I read a short story about a guy with anterograde amnesia (i.e. being unable to form new memories, as in the film "Memento" or a case described in one of the chapters in the 1985 book The Man Who Mistook His Wife for a Hat by Dr. Oliver Sacks). I don't recall how he got the condition, but I think, in contrast to real-life anterograde amnesia, the guy in this story experienced each day from beginning to end. I think there was a neuroscience researcher, I believe female, who devotes herself to working on a cure for it. At the end, some cure procedure is attempted, but it doesn't work right -- it feels like a thousands of himself (one from each day) are being shoved together. There's some mention by the researcher, toward the end, of how studying him has given science revolutionary insight into the human brain.

This would have been published before "Memento" (2000). Possibly decades before.

I was reminded of this story by a story ID that was resolved as being "Invariant" (1944) by John R. Pierce, but it isn't that one.

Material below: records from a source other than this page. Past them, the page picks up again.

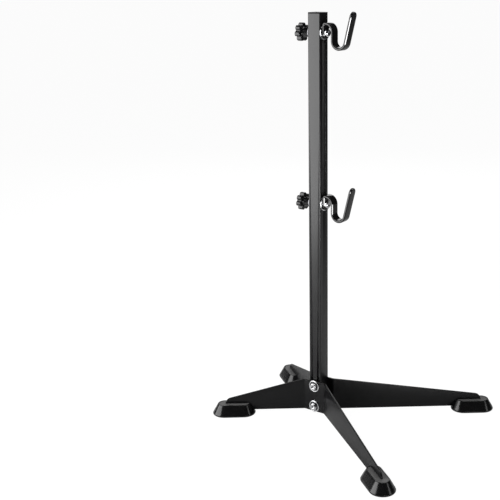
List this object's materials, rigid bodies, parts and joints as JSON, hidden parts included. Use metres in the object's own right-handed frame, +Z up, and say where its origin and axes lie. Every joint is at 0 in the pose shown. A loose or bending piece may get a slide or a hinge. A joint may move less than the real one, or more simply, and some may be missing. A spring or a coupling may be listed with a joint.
{
  "type": "bike repair stand",
  "caption": "Upright stand that holds a bicycle by its rear stays: a slotted square post on splayed plate legs with rubber feet, and coated hooks that slide, swivel and clamp with star knobs.",
  "frame": {"origin": "on the floor, under the axis of the post", "axes": "+Z up along the post, +X towards the hooks, -X towards the star knobs, -Y towards the heads of the base bolts"},
  "size_m": [0.434, 0.4118, 0.7397],
  "materials": {
    "post_paint": "satin black powder coat on steel tube",
    "leg_paint": "satin black powder coat on steel plate",
    "cap_plastic": "matte black moulded plastic",
    "foot_rubber": "semi-gloss black moulded rubber",
    "zinc_steel": "bright zinc-plated steel",
    "hook_steel": "plain steel bar under the coating",
    "hook_coating": "glossy black dipped vinyl",
    "insert_steel": "zinc-plated threaded insert",
    "knob_plastic": "satin black moulded nylon"
  },
  "bodies": {
    "frame": {"post": "post_paint", "post_cap": "cap_plastic", "front_leg_plate": "leg_paint", "rear_leg_plate": "leg_paint", "front_long_foot": "foot_rubber", "front_short_foot": "foot_rubber", "rear_long_foot": "foot_rubber", "rear_short_foot": "foot_rubber", "base_bolt_lower": "zinc_steel", "base_bolt_upper": "zinc_steel", "base_head_washer_lower": "zinc_steel", "base_head_washer_upper": "zinc_steel", "base_nut_washer_lower": "zinc_steel", "base_nut_washer_upper": "zinc_steel", "base_nut_lower": "zinc_steel", "base_nut_upper": "zinc_steel"},
    "upper_slider": {"upper_clamp_bolt": "zinc_steel", "upper_clamp_washer": "zinc_steel"},
    "upper_hook": {"upper_hook_bar": "hook_steel", "upper_hook_coating": "hook_coating"},
    "upper_loose_washer": {"upper_knob_washer": "zinc_steel"},
    "upper_knob": {"upper_knob_insert": "insert_steel", "upper_knob_body": "knob_plastic"},
    "lower_slider": {"lower_clamp_bolt": "zinc_steel", "lower_clamp_washer": "zinc_steel"},
    "lower_hook": {"lower_hook_bar": "hook_steel", "lower_hook_coating": "hook_coating"},
    "lower_loose_washer": {"lower_knob_washer": "zinc_steel"},
    "lower_knob": {"lower_knob_insert": "insert_steel", "lower_knob_body": "knob_plastic"}
  },
  "joints": [
    {"name": "upper_slide", "type": "slide", "parent": "frame", "child": "upper_slider", "axis": [0, 0, 1], "range_m": [-0.105, 0]},
    {"name": "upper_swivel", "type": "hinge", "parent": "upper_slider", "child": "upper_hook", "pos_m": [0.016, 0, 0.703], "axis": [1, 0, 0], "continuous": true},
    {"name": "upper_knob_travel", "type": "slide", "parent": "upper_slider", "child": "upper_loose_washer", "axis": [-1, 0, 0], "range_m": [0, 0.0025]},
    {"name": "upper_knob_spin", "type": "hinge", "parent": "upper_loose_washer", "child": "upper_knob", "pos_m": [-0.022, 0, 0.703], "axis": [-1, 0, 0], "range_deg": [0, 720]},
    {"name": "lower_slide", "type": "slide", "parent": "frame", "child": "lower_slider", "axis": [0, 0, 1], "range_m": [0, 0.105]},
    {"name": "lower_swivel", "type": "hinge", "parent": "lower_slider", "child": "lower_hook", "pos_m": [0.016, 0, 0.4036], "axis": [1, 0, 0], "continuous": true},
    {"name": "lower_knob_travel", "type": "slide", "parent": "lower_slider", "child": "lower_loose_washer", "axis": [-1, 0, 0], "range_m": [0, 0.0025]},
    {"name": "lower_knob_spin", "type": "hinge", "parent": "lower_loose_washer", "child": "lower_knob", "pos_m": [-0.022, 0, 0.4036], "axis": [-1, 0, 0], "range_deg": [0, 720]}
  ],
  "couplings": [
    {"joint": "upper_knob_spin", "follows": "upper_knob_travel", "rad_per_m": 5026.5},
    {"joint": "lower_knob_spin", "follows": "lower_knob_travel", "rad_per_m": 5026.5}
  ]
}
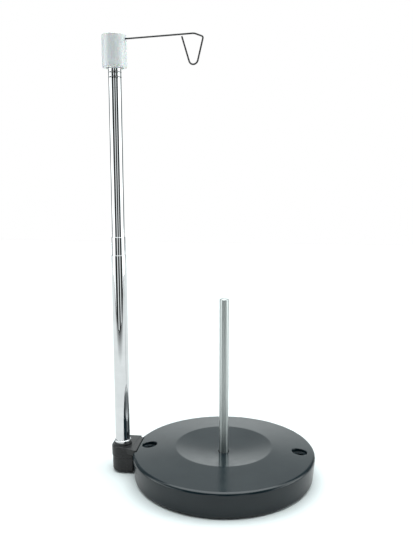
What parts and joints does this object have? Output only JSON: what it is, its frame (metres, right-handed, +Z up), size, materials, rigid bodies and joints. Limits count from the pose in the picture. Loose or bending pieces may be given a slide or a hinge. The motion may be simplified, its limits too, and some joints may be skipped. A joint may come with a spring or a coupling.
{
  "type": "thread spool stand",
  "caption": "Table stand for a thread cone: heavy round base with a spool pin, and a telescopic mast whose turning cap carries a wire thread guide.",
  "frame": {"origin": "on the table, on the axis of the spool pin", "axes": "+Z up along the spool pin, the mast stands at -X, and the wire guide points towards +X at rest"},
  "size_m": [0.1356, 0.12, 0.281],
  "materials": {
    "base_paint": "gloss black enamel on cast iron",
    "bracket_paint": "satin black paint on a die casting",
    "pad": "matt black rubber sheet",
    "pin_steel": "fine ground steel rod",
    "chrome": "bright chrome plate",
    "zinc": "zinc plated steel",
    "brass": "turned brass",
    "cap_plastic": "glossy white moulding",
    "guide_steel": "dark drawn spring steel wire"
  },
  "bodies": {
    "base": {"base_casting": "base_paint", "base_pad": "pad", "spool_pin": "pin_steel", "pin_washer": "zinc", "pin_nut": "zinc", "mast_bracket": "bracket_paint", "bracket_screw": "zinc", "bracket_washer": "zinc", "tube_collar": "chrome", "outer_tube": "chrome", "foot_plug": "brass", "foot_screw": "zinc", "foot_washer": "zinc"},
    "middle_stage": {"middle_tube": "chrome", "middle_bush": "brass"},
    "top_stage": {"top_tube": "chrome", "top_bush": "brass", "tube_top_plug": "brass"},
    "thread_guide": {"guide_cap": "cap_plastic", "guide_wire": "guide_steel"}
  },
  "joints": [
    {"name": "middle_slide", "type": "slide", "parent": "base", "child": "middle_stage", "axis": [0, 0, 1], "range_m": [-0.011, 0.115]},
    {"name": "top_slide", "type": "slide", "parent": "middle_stage", "child": "top_stage", "axis": [0, 0, 1], "range_m": [-0.11, 0.01]},
    {"name": "guide_swivel", "type": "hinge", "parent": "top_stage", "child": "thread_guide", "pos_m": [-0.0679, 0, 0.27], "axis": [0, 0, 1], "continuous": true}
  ]
}
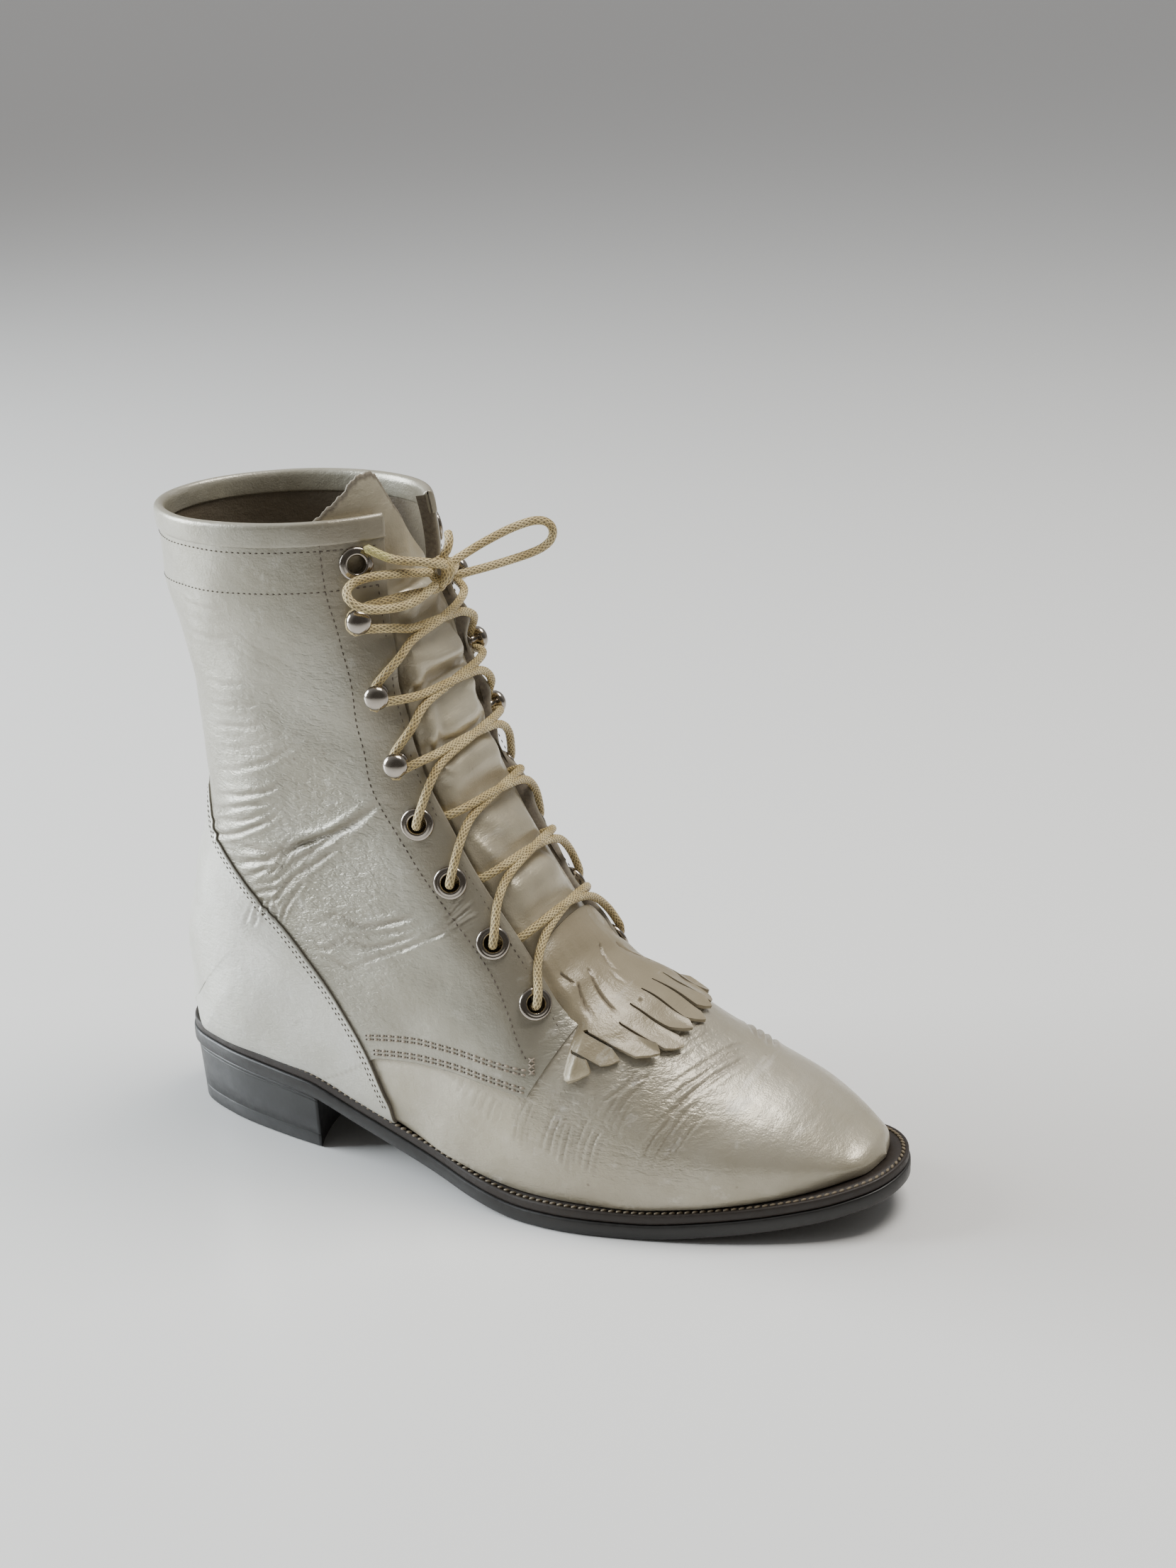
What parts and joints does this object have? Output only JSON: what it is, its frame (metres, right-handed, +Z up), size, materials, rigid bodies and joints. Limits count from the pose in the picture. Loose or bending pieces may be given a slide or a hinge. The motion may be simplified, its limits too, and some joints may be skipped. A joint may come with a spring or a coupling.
{
  "type": "packer boot",
  "caption": "Laced ankle-high boot with a block heel, stitched welt, hooks and eyelets, and a fringed flap over the vamp.",
  "frame": {"origin": "on the floor, under the middle of the sole's length and width", "axes": "+X towards the toe, +Y to the inner side of the foot, +Z up"},
  "size_m": [0.281, 0.0976, 0.2444],
  "materials": {
    "ivory_leather": "smooth pearly ivory leather with fine creases",
    "sole_edge": "waxed black sole edge",
    "heel_block": "satin black stacked heel",
    "welt_strip": "dark brown welt with pale lock stitch",
    "insole_board": "tan insole board",
    "nickel": "polished nickel",
    "waxed_lace": "round waxed cotton lace"
  },
  "bodies": {
    "root": {"outsole": "sole_edge", "welt": "welt_strip", "heel": "heel_block", "insole": "insole_board", "upper": "ivory_leather", "tongue": "ivory_leather", "kiltie": "ivory_leather", "eyelet_out_1": "nickel", "eyelet_out_2": "nickel", "eyelet_out_3": "nickel", "eyelet_out_4": "nickel", "eyelet_out_5": "nickel", "hook_out_1": "nickel", "hook_out_2": "nickel", "hook_out_3": "nickel", "eyelet_in_1": "nickel", "eyelet_in_2": "nickel", "eyelet_in_3": "nickel", "eyelet_in_4": "nickel", "eyelet_in_5": "nickel", "hook_in_1": "nickel", "hook_in_2": "nickel", "hook_in_3": "nickel", "lace_crossing_1": "waxed_lace", "lace_crossing_2": "waxed_lace", "lace_crossing_3": "waxed_lace", "lace_crossing_4": "waxed_lace", "lace_crossing_5": "waxed_lace", "lace_crossing_6": "waxed_lace", "lace_crossing_7": "waxed_lace", "lace_knot": "waxed_lace", "lace_loop_out": "waxed_lace", "lace_loop_in": "waxed_lace", "lace_end_out": "waxed_lace", "lace_end_in": "waxed_lace"}
  },
  "joints": []
}
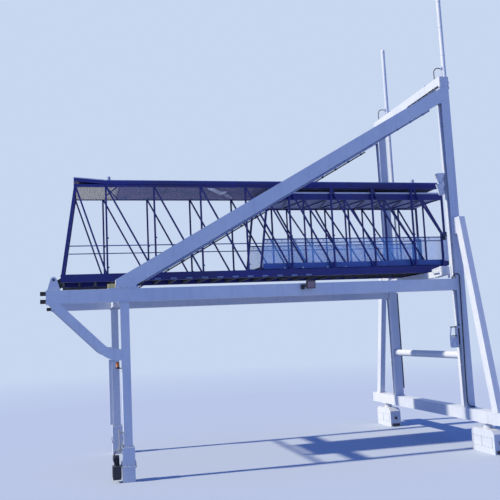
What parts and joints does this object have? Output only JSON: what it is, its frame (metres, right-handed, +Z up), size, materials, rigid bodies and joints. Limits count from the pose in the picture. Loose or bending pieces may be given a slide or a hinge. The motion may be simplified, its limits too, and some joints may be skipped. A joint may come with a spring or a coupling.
{
  "type": "ship passenger boarding bridge",
  "caption": "Quay-side boarding bridge: a telescopic lattice tunnel tilting between two welded side frames, its front end lifted by a carriage on twin masts.",
  "frame": {"origin": "on the ground in the middle of the bridge's overall length and width", "axes": "X runs from the terminal end out to the ship, Y runs along the quay, Z is up"},
  "size_m": [14.88, 9.64, 16.48],
  "materials": {
    "white_paint": "semi-gloss white coating, weathered",
    "navy_paint": "semi-gloss navy coating",
    "blue_paint": "semi-gloss blue coating",
    "rail_paint": "satin dark blue coating",
    "ceiling_panel": "satin grey-mauve coated sheet",
    "grey_paint": "satin grey coating",
    "amber_lens": "glossy amber plastic lens",
    "dark_deck": "matt dark anti-slip coating",
    "dark_steel": "satin dark grey coating",
    "rod_steel": "polished chrome",
    "black_rubber": "matt black rubber",
    "tinted_glass": "light blue tinted safety glass"
  },
  "bodies": {
    "gantry": {"near_main_beam": "white_paint", "far_main_beam": "white_paint", "near_rear_leg": "white_paint", "far_rear_leg": "white_paint", "near_rear_foot": "white_paint", "far_rear_foot": "white_paint", "near_knee_brace": "white_paint", "far_knee_brace": "white_paint", "near_inclined_girder": "white_paint", "far_inclined_girder": "white_paint", "near_mast": "white_paint", "far_mast": "white_paint", "near_guide_rail": "white_paint", "far_guide_rail": "white_paint", "near_side_strut": "white_paint", "far_side_strut": "white_paint", "near_pivot_bracket": "white_paint", "far_pivot_bracket": "white_paint", "near_lift_cylinder": "white_paint", "far_lift_cylinder": "white_paint", "near_bogie": "white_paint", "far_bogie": "white_paint", "rear_cross_beam": "white_paint", "front_sill_beam": "white_paint", "top_cross_beam": "white_paint", "mast_tie_tube": "white_paint", "rear_buffers": "black_rubber", "floodlight": "dark_steel", "warning_beacon": "amber_lens", "control_cabinet": "grey_paint", "warning_siren": "white_paint", "cable_tray": "dark_steel", "girder_conduit": "grey_paint", "hydraulic_unit": "dark_steel", "hydraulic_hoses": "black_rubber", "leg_duct": "white_paint"},
    "outer_tunnel": {"outer_near_truss": "navy_paint", "outer_far_truss": "navy_paint", "outer_roof": "navy_paint", "outer_floor": "dark_deck", "pivot_shaft": "dark_steel", "outer_handrails": "rail_paint", "runner_pads": "black_rubber", "outer_ceiling": "ceiling_panel", "rear_roof_panel": "navy_paint", "service_pipes": "dark_steel", "roof_lamps": "grey_paint"},
    "inner_tunnel": {"inner_near_truss": "navy_paint", "inner_far_truss": "navy_paint", "inner_roof": "navy_paint", "inner_floor": "dark_deck", "parapet_glass": "tinted_glass", "kick_boards": "blue_paint", "rubber_nose": "black_rubber", "inner_handrails": "rail_paint", "roof_trim": "white_paint"},
    "carriage": {"lift_carriage": "white_paint", "piston_rods": "rod_steel"}
  },
  "joints": [
    {"name": "tunnel_tilt", "type": "hinge", "parent": "gantry", "child": "outer_tunnel", "pos_m": [-7.04, 0, 6.15], "axis": [0, -1, 0], "range_deg": [-3, 8]},
    {"name": "tunnel_extend", "type": "slide", "parent": "outer_tunnel", "child": "inner_tunnel", "axis": [1, 0, 0], "range_m": [0, 3.6]},
    {"name": "carriage_lift", "type": "slide", "parent": "gantry", "child": "carriage", "axis": [0, 0, 1], "range_m": [-0.71, 1.89]}
  ],
  "couplings": [
    {"joint": "carriage_lift", "follows": "tunnel_tilt", "m_per_rad": 13.44}
  ]
}
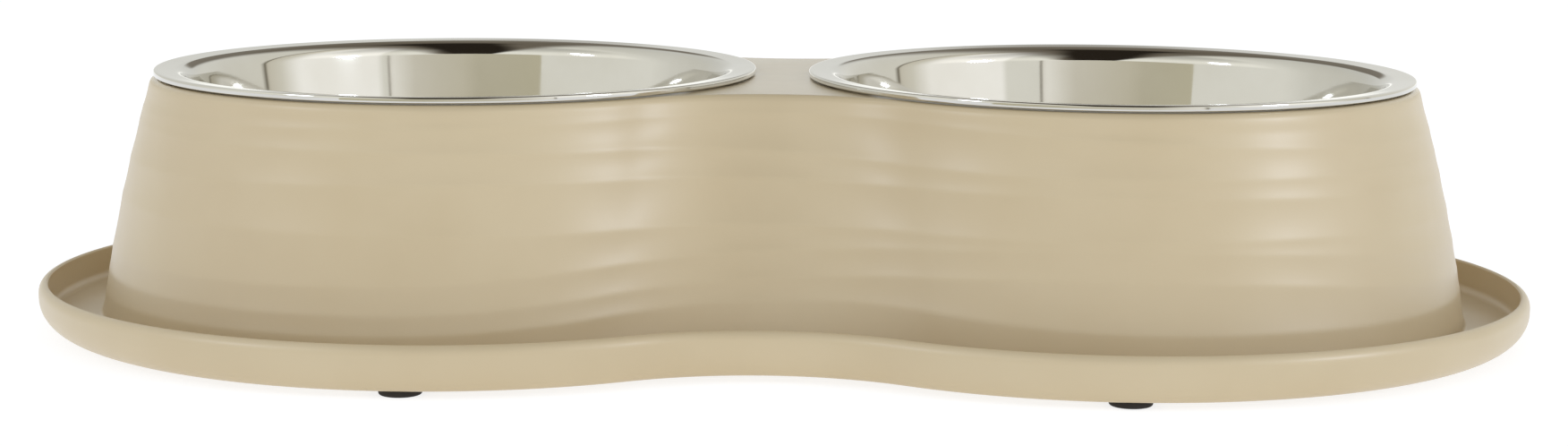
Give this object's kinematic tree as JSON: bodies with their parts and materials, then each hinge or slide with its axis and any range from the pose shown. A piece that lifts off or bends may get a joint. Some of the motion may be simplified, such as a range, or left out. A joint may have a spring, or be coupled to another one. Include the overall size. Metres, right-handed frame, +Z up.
{
  "type": "double pet bowl",
  "caption": "Figure-eight stand with a leaning rippled wall, a raised spill gutter at its foot and lift-out steel bowls hung by their flanges.",
  "frame": {"origin": "on the floor, under the middle of the stand", "axes": "+X along the length from bowl to bowl, +Y towards the back, +Z up"},
  "size_m": [0.3966, 0.214, 0.0687],
  "materials": {
    "stand_plastic": "satin beige moulding",
    "bowl_steel": "mirror-polished stainless steel",
    "foot_rubber": "dark brown rubber"
  },
  "bodies": {
    "stand_body": {"stand": "stand_plastic", "foot_front_left": "foot_rubber", "foot_front_right": "foot_rubber", "foot_back_left": "foot_rubber", "foot_back_right": "foot_rubber"},
    "left_bowl_body": {"bowl_left": "bowl_steel"},
    "right_bowl_body": {"bowl_right": "bowl_steel"}
  },
  "joints": [
    {"name": "bowl_left_lift", "type": "slide", "parent": "stand_body", "child": "left_bowl_body", "axis": [0, 0, 1], "range_m": [0, 0.06]},
    {"name": "bowl_right_lift", "type": "slide", "parent": "stand_body", "child": "right_bowl_body", "axis": [0, 0, 1], "range_m": [0, 0.06]}
  ]
}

  • What about this story makes it scifi or fantasy, rather than just clinical research?
    – JohnP
    Feb 20, 2018 at 15:16
  • 2
    Sounds like science-fiction to me, providing revolutionary insight into the brain? Although I'm not sure how we necessarily classify this sort of thing.
    – Edlothiad
    Feb 20, 2018 at 15:56
  • @Edlothiad - Not sure if that qualifies, but I'm not sure how groundbreaking medical research would be classified. If the OP could clarify how the cure is attempted, that might help.
    – JohnP
    Feb 20, 2018 at 18:10
  • @JohnP, under the presumption that it’s fictitious science, it sounds like hard-sci-fi to me
    – Edlothiad
    Feb 20, 2018 at 18:49
  • @Edlothiad - That is a good point. I retracted my close vote.